Update: Thanks to the advocacy of the TRUUsT steering committee and others, the subsequent issue of the UU World included a feature collection of stories, poetry, and artwork by trans UU leaders, collected and edited by Rev. Theresa Inés Soto.
5 thoughts on “What It Takes to De-Center Privilege: The Failure of this Week’s UU World Article”
Thank you, Alex!
Thank you, Alex. I’m a UU seminarian and I will check out the course you and Mykal created — thank you for doing that, too. (Maybe Janice and I take it together.)
Lord, I’m so sorry you went through that. That’s horrible. I hope you received a personal apology from the editor for failing to listen to you!

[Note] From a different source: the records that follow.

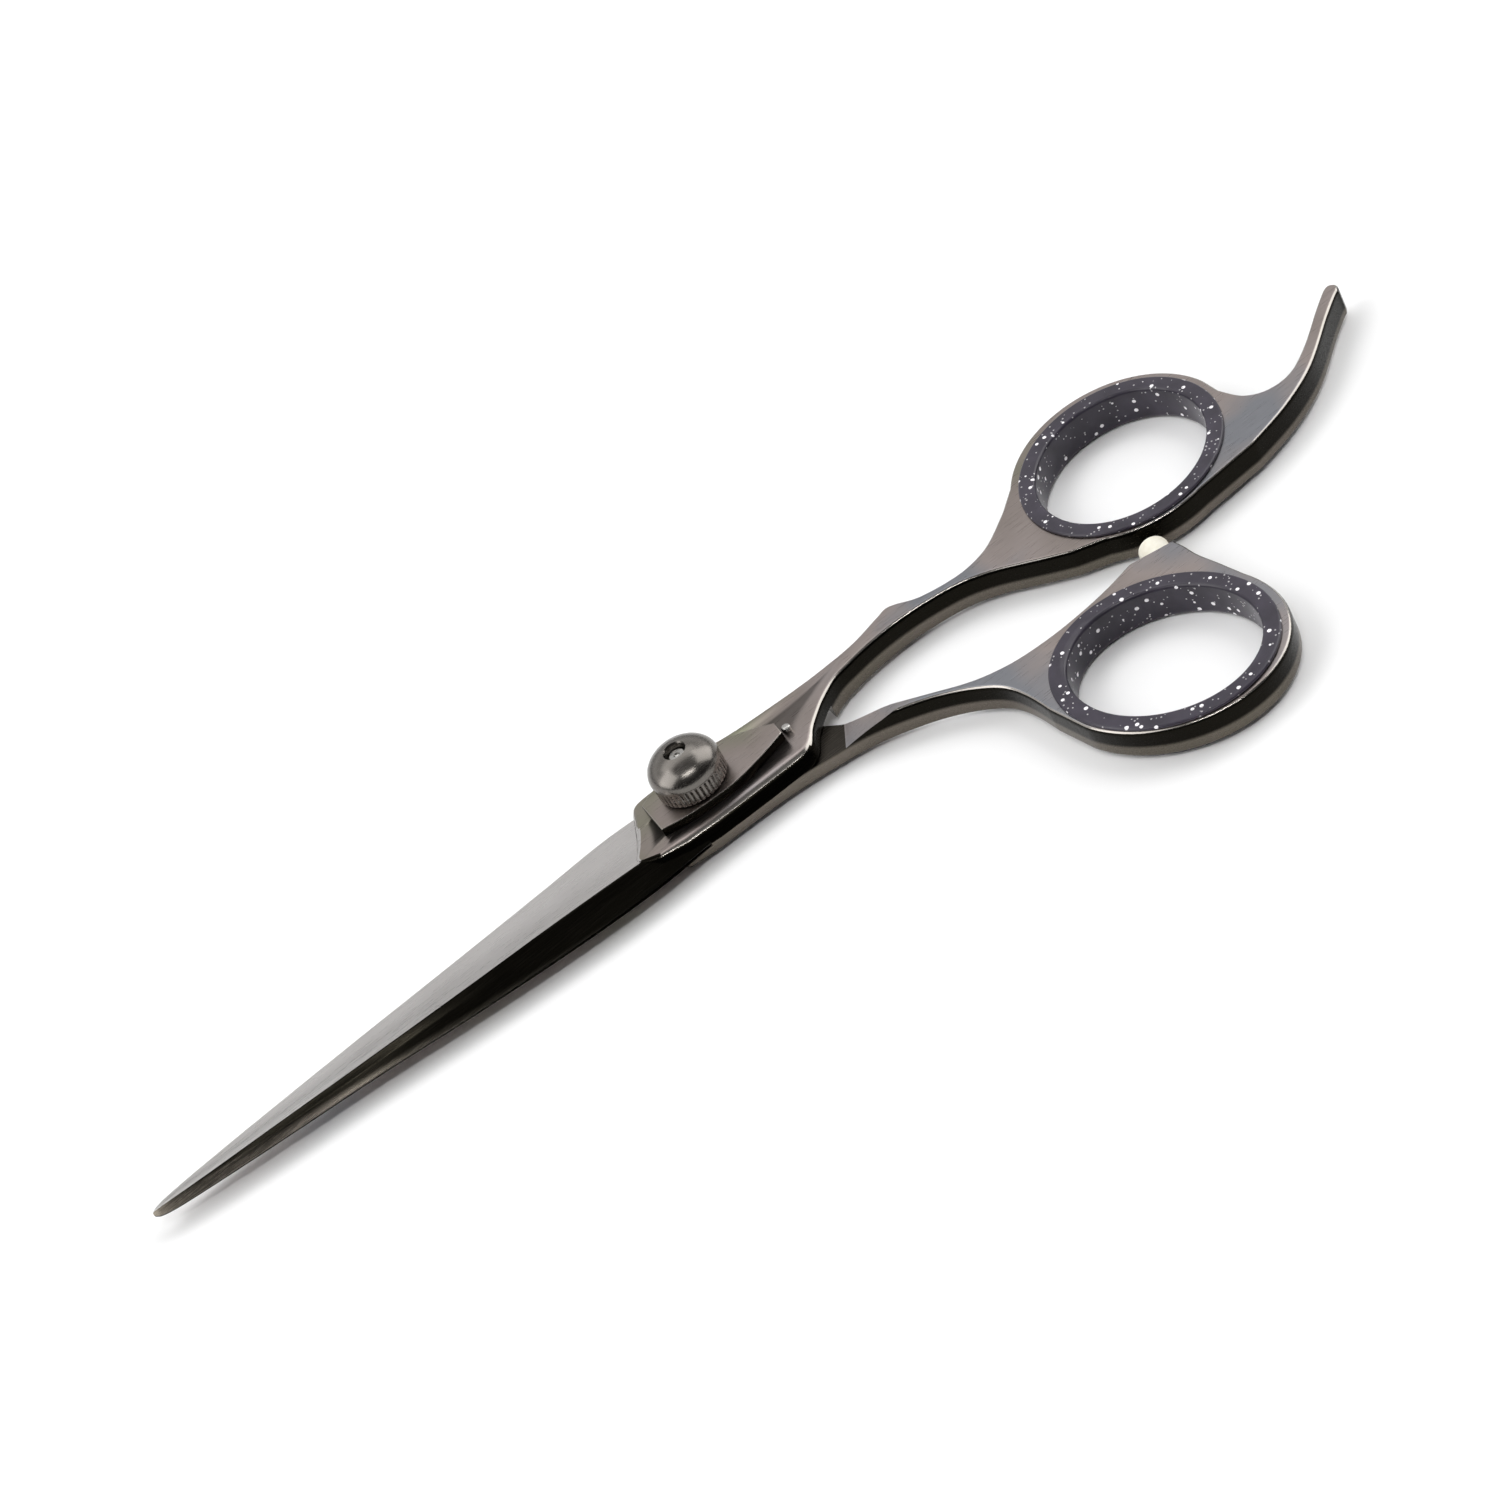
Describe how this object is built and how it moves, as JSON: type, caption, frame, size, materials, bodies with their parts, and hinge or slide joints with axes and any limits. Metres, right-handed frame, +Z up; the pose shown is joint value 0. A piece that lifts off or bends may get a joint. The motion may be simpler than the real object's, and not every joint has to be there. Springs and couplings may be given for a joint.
{
  "type": "hair cutting shears",
  "caption": "Hair cutting shears with offset handles, finger rest, finger hole inserts, rubber bumper and a knurled tension knob at the pivot.",
  "frame": {"origin": "on the pivot axis, at the plane the shears lie on (underside of the pivot bolt's head)", "axes": "+X from the blades towards the finger rings, +Y towards the finger ring side, +Z up, along the pivot axis"},
  "size_m": [0.2007, 0.0684, 0.0125],
  "materials": {
    "gunmetal": "satin, dark titanium grey",
    "bright_steel": "plain turned steel",
    "glitter_purple": "glossy dark purple grey with fine silver flakes",
    "bronze": "plain bearing bronze",
    "nylon": "natural white",
    "cream_rubber": "matt cream white"
  },
  "bodies": {
    "finger_half": {"finger_blade": "gunmetal", "finger_insert": "glitter_purple", "tension_plate": "gunmetal", "plate_pin": "bright_steel", "pivot_bush": "bronze", "slide_washer": "nylon"},
    "thumb_half": {"thumb_blade": "gunmetal", "thumb_insert": "glitter_purple", "pivot_bolt": "bright_steel", "ride_washer": "nylon", "bumper": "cream_rubber", "bumper_stud": "bright_steel"},
    "click_stack": {"click_washer": "bright_steel", "wave_spring": "bright_steel"},
    "knob": {"thumb_nut": "gunmetal"}
  },
  "joints": [
    {"name": "blade_pivot", "type": "hinge", "parent": "finger_half", "child": "thumb_half", "pos_m": [0, 0, 0.003], "axis": [0, 0, -1], "range_deg": [0, 75]},
    {"name": "tension_travel", "type": "slide", "parent": "thumb_half", "child": "click_stack", "axis": [0, 0, 1], "range_m": [0, 0.0005], "deforming": ["wave_spring"]},
    {"name": "nut_turn", "type": "hinge", "parent": "click_stack", "child": "knob", "pos_m": [0, 0, 0.0095], "axis": [0, 0, 1], "range_deg": [0, 360]}
  ],
  "couplings": [
    {"joint": "tension_travel", "follows": "nut_turn", "m_per_rad": 0.0000795}
  ]
}
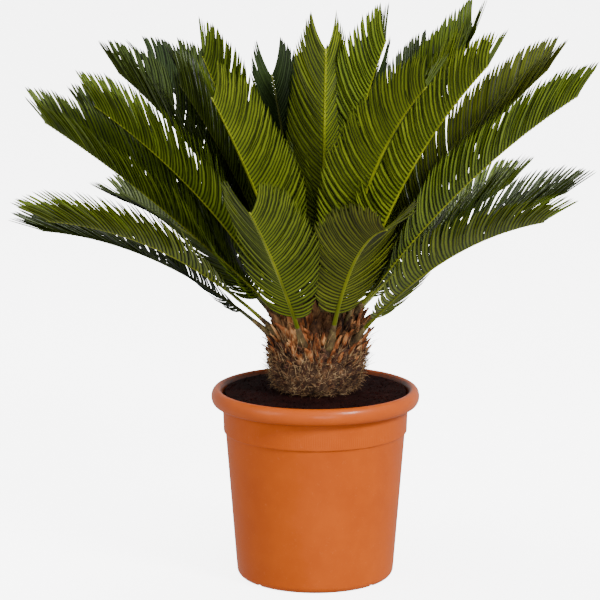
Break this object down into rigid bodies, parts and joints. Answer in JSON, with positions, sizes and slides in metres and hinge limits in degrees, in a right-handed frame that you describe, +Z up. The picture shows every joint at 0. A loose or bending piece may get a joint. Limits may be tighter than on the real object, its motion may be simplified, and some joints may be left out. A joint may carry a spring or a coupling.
{
  "type": "sago palm in a plant pot",
  "caption": "Sago palm with a squat scaly trunk and an arching crown of stiff feather fronds, in a tapered round plastic pot with a rolled rim, filled with soil",
  "frame": {"origin": "middle of the pot's flat underside, at ground level", "axes": "+Z up; the side seen in the picture faces -Y; +X is the viewer's right"},
  "size_m": [0.8519, 0.8183, 0.844],
  "materials": {
    "pot": "satin",
    "soil": "matte",
    "trunk": "matte",
    "frond": "satin"
  },
  "bodies": {
    "root": {"pot": "pot", "soil": "soil", "trunk": "trunk", "frond_01": "frond", "frond_02": "frond", "frond_03": "frond", "frond_04": "frond", "frond_05": "frond", "frond_06": "frond", "frond_07": "frond", "frond_08": "frond", "frond_09": "frond", "frond_10": "frond", "frond_11": "frond", "frond_12": "frond", "frond_13": "frond", "frond_14": "frond", "frond_15": "frond", "frond_16": "frond", "frond_17": "frond", "frond_18": "frond", "frond_19": "frond", "frond_20": "frond", "frond_21": "frond", "frond_22": "frond", "frond_23": "frond", "frond_24": "frond", "frond_25": "frond", "frond_26": "frond", "frond_27": "frond", "frond_28": "frond", "frond_29": "frond", "frond_30": "frond", "frond_31": "frond", "frond_32": "frond", "frond_33": "frond", "frond_34": "frond", "frond_35": "frond", "frond_36": "frond", "frond_37": "frond"}
  },
  "joints": []
}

Thank you for the work you are doing!
I am so sorry for what you went through (and are going through) with this ordeal. I am a DRE, white, cis, female and I cannot imagine the trauma this has caused you personally. I’m dumbfounded that your words and warnings were so clearly ignored by the very people that were supposedly trying to promote listening. You were not heard, but many are hearing you now. Through this horrible situation, my only hope is that in time, we learn to check our privilege more, we learn to truly hear what we are told, and that transgender, genderqueer, genderfluid, and all other marginalized groups have a stronger voice and have to fight much less to be heard in our UU world. Thank you for your courage. Thank you for your strength. Thank you for your voice.